Silent struggles: The unseen impact of UNRWA defunding on Gaza’s older generation


The decision by twenty major donors to withdraw funding from the United Nations Relief and Works Agency for Palestinians in the Middle East (UNRWA) has sent shockwaves through the humanitarian landscape. Israel claims that some UNRWA staff were involved in the October 7 attacks. These claims are yet to be vindicated, placing the agency in a sensitive position. Despite the ongoing and necessary investigation, the funding suspension will worsen the plight of already deprived Palestinian civilians, impacting essential resources like food, fuel, and medical assistance.

UNRWA, the largest humanitarian agency in Gaza, has shifted to “emergency” programming, with approximately 1 million people seeking refuge in or around 154 UNRWA shelters. The toll is heavy, with 142 UNRWA staff members losing their lives between October and January.

The impact echoes far beyond Gaza, affecting the entire Middle East. The loss of around $60 million in funding leaves UNRWA unable to pay its 30,000 staff, jeopardizing critical services. In Jordan, officials acknowledge the difficulty of continuing services without additional funding, while in Lebanon, operations face a complete halt by March 2024 if indeed funding is not restored.

In Gaza, already grappling with catastrophic levels of food insecurity, the suspension of UNRWA funding threatens not only specific services, but also the coordination and distribution of aid in the region. The situation contradicts the International Court of Justice’s demands for urgent basic services and humanitarian assistance to alleviate the adverse conditions faced by Palestinians in Gaza.
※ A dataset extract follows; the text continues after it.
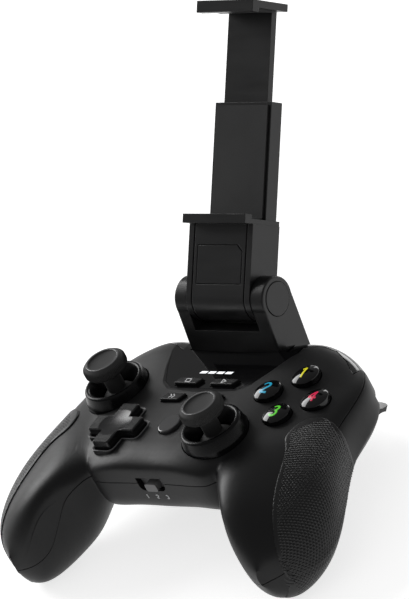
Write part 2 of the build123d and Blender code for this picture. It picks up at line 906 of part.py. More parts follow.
# Direction pad: a cross that rocks on a post through a small ring
skirt = dpad_face - dpad_skirt
arm_tip = dpad_arm_length - dpad_arm_width / 2
dpad = cross(dpad_arm_length, dpad_arm_width, skirt, dpad_top, small_round * 2)
dpad = chamfer(dpad.faces().sort_by(Axis.Z)[-1].edges(), small_round)
dpad -= Pos(*dpad_place, dpad_top + dpad_dish_r - dpad_dish_depth) * Sphere(dpad_dish_r)
dpad += post(*dpad_place, dpad_hub_r, skirt - dpad_hub_drop, skirt)
leg = post(*dpad_place, dpad_leg_r, mat_top + dpad_leg_stand, skirt)
dpad += [Pos(dx * arm_tip, dy * arm_tip) * leg for dx, dy in ((1, 0), (-1, 0), (0, 1), (0, -1))]
dpad -= Pos(*dpad_place, dpad_pivot_z) * Sphere(dpad_post_r + part_gap)
save("dpad_cross", dpad)
ring_top = dpad_pivot_z - fit_gap - part_gap
ring_low = ring_top - dpad_ring_thickness
dpad_ring = post(*dpad_place, dpad_ring_r, ring_low, ring_top)
save("dpad_rocker", dpad_ring - post(*dpad_place, dpad_post_r + part_gap, ring_low, ring_top))
pivot_post = post(*dpad_place, dpad_post_r, board_top, dpad_pivot_z)
save("dpad_post", pivot_post + Pos(*dpad_place, dpad_pivot_z) * Sphere(dpad_post_r))


def face_button(x, y):
    """Domed button with a flange that stops it under its guide, and a leg to the mat."""
    face = face_height(x, y)
    top = face + face_button_stand
    flange = face - guide_drop - part_gap
    foot = mat_top + face_button_press + fit_gap
    dome_sphere = (face_button_r**2 + face_dome_rise**2) / (2 * face_dome_rise)
    button = post(x, y, face_button_r, flange - flange_thickness, top)
    button = button & (Pos(x, y, top - dome_sphere) * Sphere(dome_sphere))
    button += post(x, y, face_button_r + flange_rim, flange - flange_thickness, flange)
    return button + post(x, y, leg_r, foot, flange)


for name, x, y in face_buttons:
    save(name, face_button(x, y))


def small_button(kind, size, place, stand):
    face = face_height(*place) if size is not menu_size else panel_floor
    under = face - wall if size is not menu_size else backing_low
    flange = under - part_gap
    foot = mat_top + small_press + fit_gap
    height = face + stand - flange
    cap = Pos(0, 0, flange) * extrude(outline(kind, size, place), height)
    cap = fillet(cap.faces().sort_by(Axis.Z)[-1].edges(), small_round)
    rim = Pos(0, 0, flange - flange_thickness) * extrude(
        outline(kind, size, place, flange_rim), flange_thickness
    )
    return cap + rim + post(*place, leg_r, foot, flange)


for name, *values in small_buttons:
    save(name, small_button(*values))

# Mode switch: a knob in the window, on a plate behind the front wall
knob_w, knob_h = switch_knob
plate_w, plate_h, plate_d = switch_plate
knob_z = switch_height - switch_drop
back_y = front_y + wall + fit_gap
knob = Rectangle(knob_w, knob_h)
knob = fillet(knob.vertices(), knob_h * 0.3)
knob = Pos(0, back_y + plate_d, knob_z) * extrude(
    Plane.XZ * knob, wall + fit_gap + plate_d + switch_proud
)
slider = block(
    (-plate_w / 2, plate_w / 2),
    (back_y, back_y + plate_d),
    (switch_height - plate_h / 2, switch_height + plate_h / 2),
)
save("mode_switch", knob + slider)

# Shoulder bumpers, each rocking on a peg at its inner end
bumper = outer_form & bumper_bay(-bumper_gap)
bumper = bumper & block((0, body_width), (0, body_length), (bumper_bottom, body_depth))
peg_hole_r = bumper_peg_r + running_gap
bumper -= rod_y(bumper_peg_x, bumper_peg_z, peg_hole_r, peg_root - wall, peg_tip + fit_gap)
save("right_bumper", bumper)
save("left_bumper", flip(bumper))

# Triggers, each a lever lofted through three side views
pivot_y, pivot_z = trigger_pivot


def trigger_section(x, rear, drop):
    """Side view of a trigger at one x: top, finger hollow, flared tip, underside, hub."""
    tip = (rear + trigger_flare, trigger_top - drop)
    heel = (tip[0] - trigger_tip, tip[1] - trigger_tip * 0.6)
    under = (pivot_y + 0.55 * (rear - pivot_y), trigger_top - 0.62 * drop - trigger_tip)
    start = (pivot_y, pivot_z + trigger_hub_r)
    hub_low = (pivot_y, pivot_z - trigger_hub_r)
    hub_front = (pivot_y - trigger_hub_r, pivot_z)
    corner = (rear, trigger_top)
    hollow_point = (rear - trigger_waist, trigger_top - drop / 2)
    curve = [
        Line(start, corner),
        Spline(corner, hollow_point, tip),
        Line(tip, heel),
        Spline(heel, under, hub_low),
        ThreePointArc(hub_low, hub_front, start),
    ]
    place = Plane(origin=(x, 0, 0), x_dir=(0, 1, 0), z_dir=(1, 0, 0))
    return Wire([place * edge for edge in Wire(curve).edges()])


trigger_width = trigger_outer - trigger_inner
trigger = Solid.make_loft(
    [
        trigger_section(trigger_inner + along * trigger_width, rear * body_length, drop * body_depth)
        for along, rear, drop in trigger_shares
    ]
)
spring_end = trigger_inner + trigger_spring_width + part_gap
trigger = trigger - rod_x(
    pivot_y, pivot_z, trigger_hub_r + part_gap, trigger_inner - wall, spring_end + part_gap
)
trigger -= rod_x(
    pivot_y, pivot_z, trigger_pin_r + running_gap, trigger_inner - wall, trigger_outer + wall
)
save("right_trigger", trigger)
save("left_trigger", flip(trigger))
trigger_pin = rod_x(*trigger_pivot, trigger_pin_r, pin_left, pin_right)
save("trigger_pins", Compound([trigger_pin, flip(trigger_pin)]))
coil_r = trigger_pin_r + fit_gap
coil = rod_x(*trigger_pivot, coil_r + trigger_spring_wall, trigger_inner, spring_end - part_gap)
coil -= rod_x(*trigger_pivot, coil_r, trigger_inner - wall, spring_end + wall)
save("trigger_springs", Compound([coil, flip(coil)]))

# Battery, charging socket and screws
battery_w, battery_d, battery_h = battery_size
battery = block(
    (-battery_w / 2, battery_w / 2),
    (battery_y - battery_d / 2, battery_y + battery_d / 2),
    (-rest_height + wall, -rest_height + wall + battery_h),
)
save("battery_cell", fillet(battery.edges().filter_by(Axis.Z), small_round * 3))


def socket_face(w, h):
    face = Rectangle(w, h)
    return Plane.XZ * fillet(face.vertices(), h * 0.45)


socket_place = Pos(0, bulge_back, socket_height)
socket = socket_place * extrude(socket_face(socket_w, socket_h), socket_d)
inside = (socket_w - 2 * socket_wall, socket_h - 2 * socket_wall)
socket -= socket_place * extrude(socket_face(*inside), socket_d - socket_wall)
tongue = block(
    (-socket_w / 3, socket_w / 3),
    (bulge_back - socket_d, bulge_back - socket_d / 4),
    (socket_height - socket_tongue / 2, socket_height + socket_tongue / 2),
)
save("charging_socket", socket + tongue)
screws = []
for x, y in screw_places:
    base = belly_height(x, y)
    shank = post(x, y, screw_r, base + screw_head_height, board_top + wall)
    head = post(x, y, screw_head_r, base + screw_head_height / 2, base + screw_head_height)
    screws.append(shank + head)
save("shell_screws", Compound(screws))

# Rumble motors and their eccentric weights
for name, side in (("right", lambda shape: shape), ("left", flip)):
    front = motor_y - motor_length / 2
    motor = rod_y(motor_x, motor_z, motor_r, front, front + motor_length)
    near, far = front - weight_gap, front - weight_gap - weight_thickness
    shaft = rod_y(motor_x, motor_z, motor_shaft_r, far, front)
    weight = rod_y(motor_x, motor_z, weight_r, far, near)
    weight = weight & block(
        (motor_x - weight_r, motor_x + weight_r),
        (-body_length, body_length),
        (motor_z - weight_r, motor_z + motor_shaft_r),
    )
    bore_r = motor_shaft_r + running_gap
    weight -= rod_y(motor_x, motor_z, bore_r, front - 2 * weight_thickness, front)
    save(f"{name}_rumble_motor", side(motor + shaft))
    save(f"{name}_rumble_weight", side(weight))

# Phone clip: lower arm with its fork, pin and side caps
hinge_y, hinge_z = hinge_place
half_arm = arm_width / 2
fork = half_arm - ear_thickness
lower_arm = side_prism(arm_side_face(0), -half_arm, half_arm)
rims = [edge for edge in lower_arm.edges() if abs(abs(edge.center().X) - half_arm) < fit_gap]
lower_arm = fillet(rims, edge_round)
lower_arm -= rod_x(hinge_y, hinge_z, barrel_r + 2 * part_gap, -fork, fork)
lower_arm -= block((-fork, fork), (0, body_length), (web_top, body_depth))
lower_arm -= rod_x(hinge_y, hinge_z, hinge_pin_r + running_gap, -half_arm, half_arm)
disc_seat = half_arm - cap_disc_thickness + cap_disc_proud
cap_seat = rod_x(hinge_y, hinge_z, cap_disc_r + fit_gap, disc_seat, half_arm + wall)
lower_arm -= [cap_seat, flip(cap_seat)]
save("lower_arm", lower_arm)
save("hinge_pin", rod_x(hinge_y, hinge_z, hinge_pin_r, -disc_seat + fit_gap, disc_seat - fit_gap))
disc = rod_x(hinge_y, hinge_z, cap_disc_r, disc_seat, half_arm + cap_disc_proud)
disc = chamfer(disc.edges().sort_by(Axis.X)[-1], fit_gap)
save("hinge_caps", Compound([disc, flip(disc)]))

# Phone clip: upper arm, drawn upright about the hinge and then leaned back
lean = Pos(0, hinge_y, hinge_z) * Rot(-arm_lean, 0, 0)
front_face = -barrel_r
back_face = front_face + arm_depth
arm_half = fork - part_gap
shelf_low = shelf_height - shelf_thickness
plate_front = front_face + phone_slot + pad_thickness
slider_front = plate_front + slider_cover
slider_back = slider_front + slider_thickness
cover_front = slider_back + slider_gap
plate_top = shelf_height + plate_height
slider_low = plate_top - slider_overlap
channel_low = slider_low - clamp_close - 2 * (spring_r + part_gap)
lip_front = front_face - lip_reach


def arm_block(half, y, z):
    return block((-half, half), y, z)


upper_arm = rod_x(0, 0, barrel_r, -arm_half, arm_half)
upper_arm += arm_block(arm_half, (front_face, back_face), (0, shelf_low))
upper_arm += arm_block(
    shelf_width / 2, (lip_front, back_face), (shelf_low, shelf_height - pad_thickness)
)
upper_arm += arm_block(
    shelf_width / 2, (lip_front, lip_front + lip_thickness), (shelf_low, shelf_height + lip_rise)
)
upper_arm += arm_block(plate_width / 2, (plate_front, back_face), (shelf_low, plate_top))
upper_arm -= arm_block(
    slider_width / 2 + slider_gap,
    (slider_front - slider_gap, back_face),
    (channel_low, plate_top + wall),
)
cover_half = plate_width / 2 - slider_cover
cover_top = plate_top - slider_cover
upper_arm -= arm_block(
    cover_half + fit_gap,
    (cover_front, back_face + wall),
    (channel_low - fit_gap, cover_top + fit_gap),
)
upper_arm -= rod_x(0, 0, hinge_pin_r + running_gap, -arm_half - wall, arm_half + wall)
groove_out = arm_half - groove_inset
groove_in = groove_out - groove_width
rim_ring = rod_x(0, 0, barrel_r + wall, groove_in, groove_out)
rim_ring -= rod_x(0, 0, barrel_r - groove_depth, groove_in - wall, groove_out + wall)
rim_ring &= block((0, arm_half), (-2 * barrel_r, back_face), (-2 * barrel_r, 0))
groove = block(
    (groove_in, groove_out), (front_face - wall, front_face + groove_depth), (0, shelf_low)
)
upper_arm -= [rim_ring, flip(rim_ring)]
upper_arm -= [groove, flip(groove)]
panel_w, panel_h = [value / 2 for value in engraving_size]


def clipped_panel(inset):
    w, h, clip = panel_w - inset, panel_h - inset, engraving_clip
    corners = [(-w, -h), (w, -h), (w, h - clip), (w - clip, h), (-w, h)]
    return make_face(Polyline(*corners, close=True))


engraving = clipped_panel(0) - clipped_panel(engraving_line)
engraving = Pos(0, front_face + engraving_line, engraving_base + panel_h) * extrude(
    Plane.XZ * engraving, wall
)
upper_arm -= engraving
save("upper_arm", lean * upper_arm)
back_cover = arm_block(cover_half, (cover_front, back_face), (channel_low, cover_top))
save("arm_back_cover", lean * back_cover)

# Sliding upper jaw, and the rolled spring that pulls it shut
jaw_low = shelf_height + clamp_opening + pad_thickness
jaw_high = jaw_low + jaw_thickness
slider = arm_block(slider_width / 2, (slider_front, slider_back), (slider_low, jaw_high))
jaw = slider + arm_block(
    plate_width / 2, (lip_front, front_face + phone_slot + jaw_back), (jaw_low, jaw_high)
)
jaw += arm_block(
    plate_width / 2, (lip_front, lip_front + lip_thickness), (jaw_low - pad_thickness - lip_rise, jaw_high)
)
save("upper_jaw", lean * jaw)
spring = rod_x(
    (slider_front + slider_back) / 2,
    channel_low + fit_gap + spring_r,
    spring_r,
    -spring_width / 2,
    spring_width / 2,
)
save("clamp_spring", lean * spring)

# Rubber pads of the clip
pad_half = plate_width / 2 - slider_cover
pad_front = lip_front + lip_thickness + fit_gap
pad_back = plate_front - pad_thickness
shelf_pad = arm_block(
    pad_half, (pad_front, pad_back), (shelf_height - pad_thickness, shelf_height)
)
plate_pad = arm_block(pad_half, (pad_back, plate_front), (shelf_height, cover_top))
save("lower_jaw_pads", lean * Compound([shelf_pad, plate_pad]))
jaw_pad = arm_block(pad_half, (pad_front, pad_back), (jaw_low - pad_thickness, jaw_low))
save("upper_jaw_pad", lean * jaw_pad)
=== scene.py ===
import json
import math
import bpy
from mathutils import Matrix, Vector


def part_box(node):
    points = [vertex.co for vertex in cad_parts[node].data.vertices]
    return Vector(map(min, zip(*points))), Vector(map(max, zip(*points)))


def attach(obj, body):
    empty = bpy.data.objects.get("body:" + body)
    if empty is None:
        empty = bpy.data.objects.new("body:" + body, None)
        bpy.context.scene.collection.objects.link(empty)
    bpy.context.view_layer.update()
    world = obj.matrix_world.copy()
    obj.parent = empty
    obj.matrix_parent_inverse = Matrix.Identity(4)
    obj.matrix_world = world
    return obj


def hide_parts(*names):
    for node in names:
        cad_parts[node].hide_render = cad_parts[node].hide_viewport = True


bl_info = {
    "name": "Game controller with phone clip",
    "version": (1, 0, 0),
    "blender": (4, 5, 0),
    "location": "View3D > Sidebar > Controller",
    "description": "Dresses the controller's frame with its finishes, fine pieces and studio",
    "category": "Object",
}

import bmesh
import bpy
import numpy as np
from bpy.props import FloatProperty, FloatVectorProperty, IntProperty, PointerProperty
from mathutils import Matrix, Vector

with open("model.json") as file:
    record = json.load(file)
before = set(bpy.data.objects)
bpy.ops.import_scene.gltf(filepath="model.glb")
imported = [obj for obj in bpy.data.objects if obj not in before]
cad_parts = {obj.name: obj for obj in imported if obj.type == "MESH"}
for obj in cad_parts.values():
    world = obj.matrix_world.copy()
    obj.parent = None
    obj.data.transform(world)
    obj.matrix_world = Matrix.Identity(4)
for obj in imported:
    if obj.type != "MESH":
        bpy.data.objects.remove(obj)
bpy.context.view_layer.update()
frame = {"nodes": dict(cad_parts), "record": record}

# Lengths here are millimetres about the face plate; put_mesh turns them into metres on the table
MM = 0.001
FACE_ORIGIN = np.array((0.0, -21.5, 42.0))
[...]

We are deeply concerned about the unfolding crisis in Gaza, particularly about Gaza’s older generation and the silent struggles they are facing. We have anecdotal evidence that in the north, numbers of older people living in designated shelters is disproportionately high. Older people in Gaza were already living with the long-term impact of conflict and displacement, with reduced access to essential health and social services. The suspension of funding directly impacts the health and well-being of older people who are likely without necessary medications for non-communicable diseases, at risk of isolation, caught in combat areas, and facing starvation due to food insecurity.

As we confront the silent struggles of Gaza’s older people, it is essential to recognize the link between geopolitical decisions and the human cost they impose. The story of UNRWA’s defunding is not merely a political narrative; it is a tale of human suffering, particularly among those who often go unseen—older people grappling with health challenges, isolation, and hunger in the shadows of geopolitical decisions.

In light of all of this, we call upon governments to reassess and backtrack on their decisions to withdraw funding from UNRWA. The humanitarian crisis unfolding demands collective responsibility and a commitment to the well-being of the most vulnerable and those who need it the most, including Gaza’s older people.